Qui si colloca contrada Colaio, ove notizie locali tramandano l’esistenza di una cripta con affreschi. Notizia invero “intrigante”, riferitami con una certa insistenza dai vecchi contadini del posto, in un’area archeologica interessata da presenze di epoca greco-romana, inquadrabili tra il IV-III sec. a.C. ed il III-IV sec. d.C. (cfr. R. SCIONTI-P. TARENTINI, Manduria. Emergenze archeologiche tra Preistoria e Medioevo, in AA. VV., Emergenze e problemi archeologici. Manduria-Taranto-Heraclea, Manduria, Regione Puglia-C.R.S.E.C. TA/55, 1990, pp.150-151).

Tale area è altresì raggiunta dalla strada vicinale S. Moro, proveniente dalla Manduria-Uggiano, nel cui toponimo si identifica un casale medievale tradito dalle fonti (P. BRUNETTI, Manduria tra storia e leggenda - dalle origini ai tempi nostri, Manduria, Barbieri Selvaggi Editori, 2007, pp. 160-161).

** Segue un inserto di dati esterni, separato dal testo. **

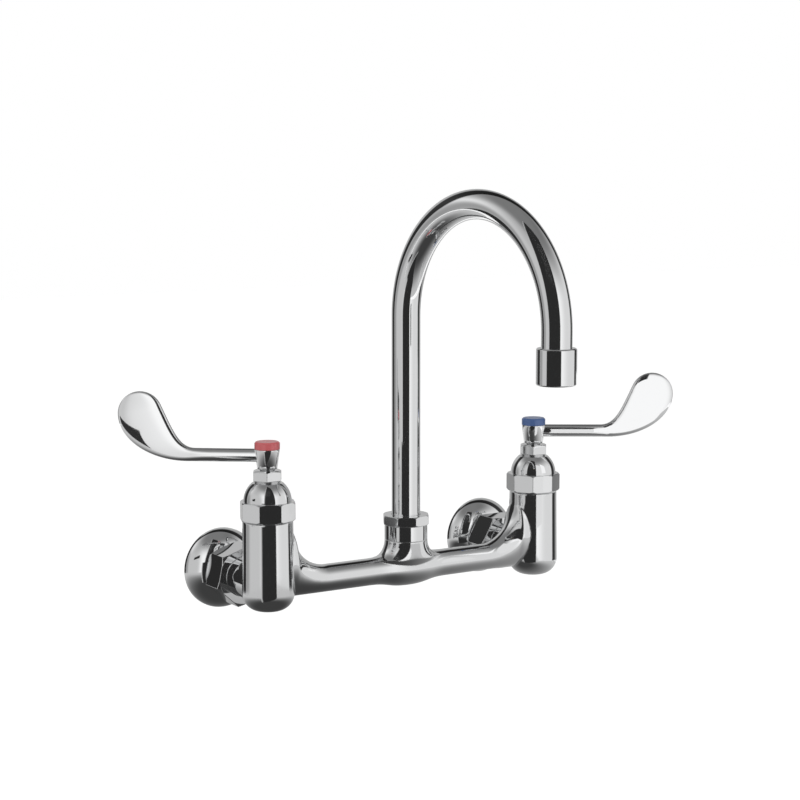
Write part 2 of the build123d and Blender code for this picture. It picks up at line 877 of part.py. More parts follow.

In zona vi era anche una masseria denominata Torre Bianca Piccola, poi scomparsa (ma segnalata nelle piante topografiche), a conferma di sviluppi insediativi tra epoca greco-romana (impianti rurali), medievale (probabile cripta e casale) e moderna (masserie), agevolmente riscontrabili in altri luoghi storici del nostro contado.

 Interessante anche la viabilità che lambisce la nostra chiesetta, proveniente da Uggiano Montefusco e diretta a raggiungere la Manduria - S. Pietro in Bevagna. Viabilità oggi asfaltata, a volte affiancata, però, da solchi carrai profondamente tracciati nella roccia affiorante, a conferma delle origini antiche di tali percorsi,destinati anche al collegamento tra le masserie o i siti antichi dell’area (cfr. G. BECCI, Origini e sviluppo di Uggiano Montefusco, vol. II, Manduria 1996, pp. 66-70; P. TARENTINI-R. SCIONTI, vol. cit., pp. 90: nota 45; 95- 97).

Un bel viaggio nel tempo e nella storia, quindi, partendo da quella che, a prima vista, appare una semplice chiesetta rurale, fortunatamente conservatasi nel corso del tempo, in un contesto territoriale molto antico, da tutelare e valorizzare.